Por si todas estas dificultades no fueran suficientes, queda además el desafío que, desde la elevada perspectiva que se espera de un Jefe de Estado Mayor, debe de ser más preocupante: la estrategia de salida. Supongamos Gaza ocupada y, a continuación, toda la Franja bajo el dominio de Israel. Imaginemos a los rehenes liberados o muertos y enterrados dónde nadie pueda encontrarlos. ¿Qué hacemos después?

Netanyahu asegura que no quiere ocupar la Franja de forma permanente —una servidumbre que lastraría la economía de Israel y que la propia IDF no puede asumir sin desnaturalizarse— sino que entregará la administración a unas «fuerzas árabes» que, a estas alturas, es incapaz de identificar. Sin embargo, ninguno de los países árabes aceptará tal responsabilidad si, como exige el primer ministro, se excluye a la Autoridad Palestina, con la que Tel Aviv tiene un compromiso político desde que el asesinado primer ministro Rabin firmó los acuerdos de Oslo en 1993.

Una reflexión que quizás venga a cuento
Por alguna extraña asociación de ideas que el lector amable sabrá disculpar, la estrategia de salida anunciada por Netanyahu me recuerda a las explicaciones dadas por el Gobierno de España sobre la renuncia a adquirir el cazabombardero F-35 que España necesita —entre otras razones— para mantener la aviación embarcada.
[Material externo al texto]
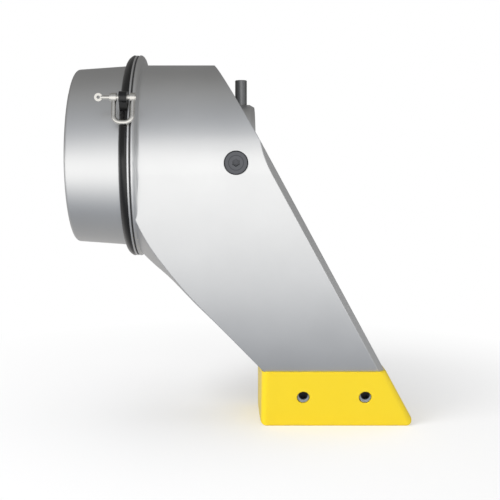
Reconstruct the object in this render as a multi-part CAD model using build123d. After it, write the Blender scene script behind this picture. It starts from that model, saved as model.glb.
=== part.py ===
from build123d import *
import math
import os

# Torque-multiplier gear head with a reaction arm.
# Millimetres. +X is the drive axis towards the output, +Z is up, the foot hangs below.
# The origin is on the drive axis at the front face of the nose.

# ---------------------------------------------------------------- driving dimensions
BODY_R = 71.0              # round collar of the arm
REAR_X = -138.2            # rear face of the gear case
CASE_REAR_R = 67.6
CASE_FRONT_R = 70.4
CASE_EDGE_ROUND = 2.4
CASE_FRONT_X = -98.4      # shoulder where the tether ring starts
JOURNAL_R = 68.0           # journal that the tether ring turns on
JOURNAL_END_X = -91.7
CASE_BORE_R = 59.5
FLANGE_R = BODY_R + 7.8    # largest radius of ring, nose flange and arm flange

NOSE_FLANGE_T = 1.3
NOSE_FLANGE_STEP = 0.2
GASKET_T = 1.1
GASKET_STEP = 0.9
NOSE_R = 40.0              # boss that carries the arm
NOSE_ROOT_R = 50.0
NOSE_ROOT_X = -80.0
NOSE_CHAMFER_X = 3.6
NOSE_CHAMFER_R = 2.0
NOSE_TAIL_X = -101.0

ARM_FLANGE_EDGE_X = 1.2    # straight rim of the arm flange
ARM_FLANGE_ROUND_X = 2.4
ARM_FLANGE_ROUND_R = 4.6
ARM_FLANGE_BLEND_X = 1.8
FRONT_X_AT_AXIS = 7.5      # oblique front plane
FRONT_SLOPE = 0.5524       # how far it runs forward per millimetre down
SIDE_TAPER_DEG = 12.0      # each side face leans in towards the foot
# the shin's line in the middle plane and in the two planes beyond the sides, as (x, z)
SHIN_CROWN = [(-96.0, -66.0), (-86.5, -77.5), (-77.0, -86.3), (-66.5, -94.8),
              (-44.3, -116.5), (-21.1, -137.5), (4.6, -162.7), (18.4, -176.6)]
SHIN_SIDE = [(-85.1, -34.4), (-73.1, -58.2), (-64.6, -72.6), (-55.6, -86.2),
             (-37.0, -107.0), (-15.4, -132.1), (8.2, -158.7), (21.2, -173.8)]
SIDE_BEVEL = 4.6
SOCKET_CLEAR_R = 50.0      # room for a socket on the output drive
SOCKET_CLEAR_X = -4.0
RELIEF_HALF_WIDTH = 6.8
RELIEF_X = -17.0

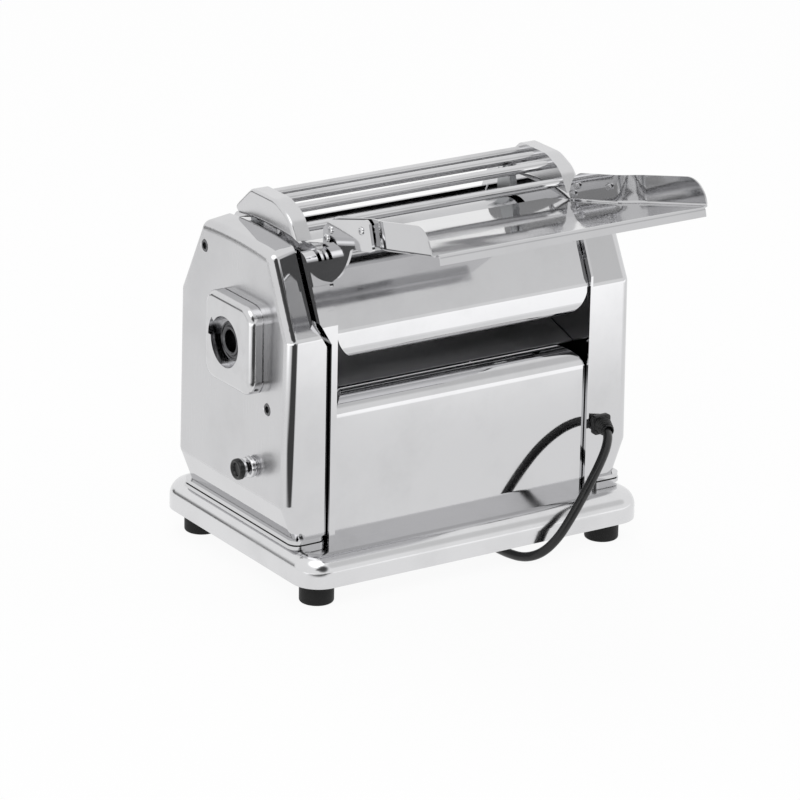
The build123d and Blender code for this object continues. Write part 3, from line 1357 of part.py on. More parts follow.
with BuildPart() as plug_body:
    centre = (PLUG_X, BODY_Y + PLUG_Y, PLUG_R)
    with BuildSketch(Plane(origin=centre, x_dir=(1, 0, 0), z_dir=(0, -1, 0))):
        with BuildLine():
            boot = Polyline((-BOOT_RUN, 0), (-BOOT_RUN, BOOT_R), (0, BOOT_R + 3.0))
            shoulder = Spline(
                boot @ 1, (12.0, PLUG_R - 1.0), (20.0, PLUG_R), tangents=((1, 0.9), (1, 0))
            )
            Polyline(shoulder @ 1, (PLUG_RUN, PLUG_R), (PLUG_RUN, 0), (-BOOT_RUN, 0))
        make_face()
    revolve(axis=Axis(centre, (1, 0, 0)))
    with BuildSketch(Plane.YZ.offset(PLUG_X + PLUG_RUN)):
        with Locations((BODY_Y + PLUG_Y - PIN_SPACING / 2, PLUG_R)):
            Circle(PIN_RADIUS)
        with Locations((BODY_Y + PLUG_Y + PIN_SPACING / 2, PLUG_R)):
            Circle(PIN_RADIUS)
    extrude(amount=-8.0, mode=Mode.SUBTRACT)
save(plug_body, "plug_body")

with BuildPart() as plug_pins:
    for offset_y in (-PIN_SPACING / 2, PIN_SPACING / 2):
        low, high = PLUG_X + PLUG_RUN - 8.0, PLUG_X + PLUG_RUN + PIN_LENGTH
        add(rod_x(low, high, PLUG_Y + offset_y, PLUG_R, PIN_RADIUS))
    fillet(plug_pins.faces().sort_by(Axis.X)[-2:].edges(), 1.0)
save(plug_pins, "plug_pins")
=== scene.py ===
"""The looks of an electric pasta maker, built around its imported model.

Each sub-assembly is a class that builds its meshes and dresses them, and each finish is a frozen
dataclass that makes its own material. Lengths are in metres; points written in millimetres from
the middle of the body go through place().
"""

import logging
import math
from collections.abc import Sequence
from dataclasses import dataclass
from enum import Enum

import bmesh
import bpy
from mathutils import Matrix, Vector


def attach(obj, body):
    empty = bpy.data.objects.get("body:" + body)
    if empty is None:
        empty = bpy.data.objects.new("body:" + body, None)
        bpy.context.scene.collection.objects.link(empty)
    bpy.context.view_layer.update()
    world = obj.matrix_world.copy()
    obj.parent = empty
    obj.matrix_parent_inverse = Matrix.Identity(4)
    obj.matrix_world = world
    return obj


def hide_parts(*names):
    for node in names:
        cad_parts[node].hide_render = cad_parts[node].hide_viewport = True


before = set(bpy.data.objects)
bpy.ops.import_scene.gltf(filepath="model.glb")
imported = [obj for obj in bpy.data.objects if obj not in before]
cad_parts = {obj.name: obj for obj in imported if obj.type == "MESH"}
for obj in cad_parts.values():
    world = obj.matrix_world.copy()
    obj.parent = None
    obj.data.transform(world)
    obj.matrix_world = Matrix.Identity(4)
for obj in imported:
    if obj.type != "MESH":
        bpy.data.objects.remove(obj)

LOG = logging.getLogger("pasta_maker")
MM = 0.001
BODY_Y = 54.0  # the middle of the body stands this far behind the middle of the outline
DIAL_AT = (44.45, 190.0)  # the depth and height of the thickness dial's middle
SIDE_X, SIDE_Z = 150.0, 72.4  # a leaning side face stands this far out at this height
SIDE_IN, SIDE_RISE = 2.5, 182.1  # and comes in by the first over a rise of the second
SIDE_LEAN = SIDE_IN / SIDE_RISE
SMOOTH_TO = 38.0  # degrees: a sharper edge is shaded as an edge
CORNER_STEPS = 6  # faces round the corner of a plate
FASTENER_STEPS = 36  # faces round a small fastener
SIX = True  # marks a hexagonal ring of a turned profile

LEFTWARDS, RIGHTWARDS = Vector((-1, 0, 0)), Vector((1, 0, 0))
FORWARDS, UPWARDS = Vector((0, -1, 0)), Vector((0, 0, 1))
WHITE = (1.0, 1.0, 1.0, 1.0)

Colour = tuple[float, float, float]
Point = tuple[float, float, float]
Band = tuple[float, float]
Number = "Field | float"


class Axis(Enum):
    """An axis of the object's frame."""

    X = 0
    Y = 1
    Z = 2


class Side(Enum):
    """An end of the machine, by the sign of its X."""

    LEFT = -1
    RIGHT = 1


class RockerFace(Enum):
    """A face of the mains switch's rocker, by the sign of its height."""

    UPPER = 1
    LOWER = -1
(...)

Asegura el ministerio de Defensa que buscará «alternativas europeas», pero no menciona ninguna en concreto… porque, por desgracia, hoy por hoy no existen. Tampoco existen las «fuerzas árabes» dispuestas a gobernar Gaza según los deseos de Netanyahu pero, a la vista de la fugacidad de la vida política, ¿quién le va a pedir explicaciones cuando finalmente —ya es mala suerte— no se encuentren?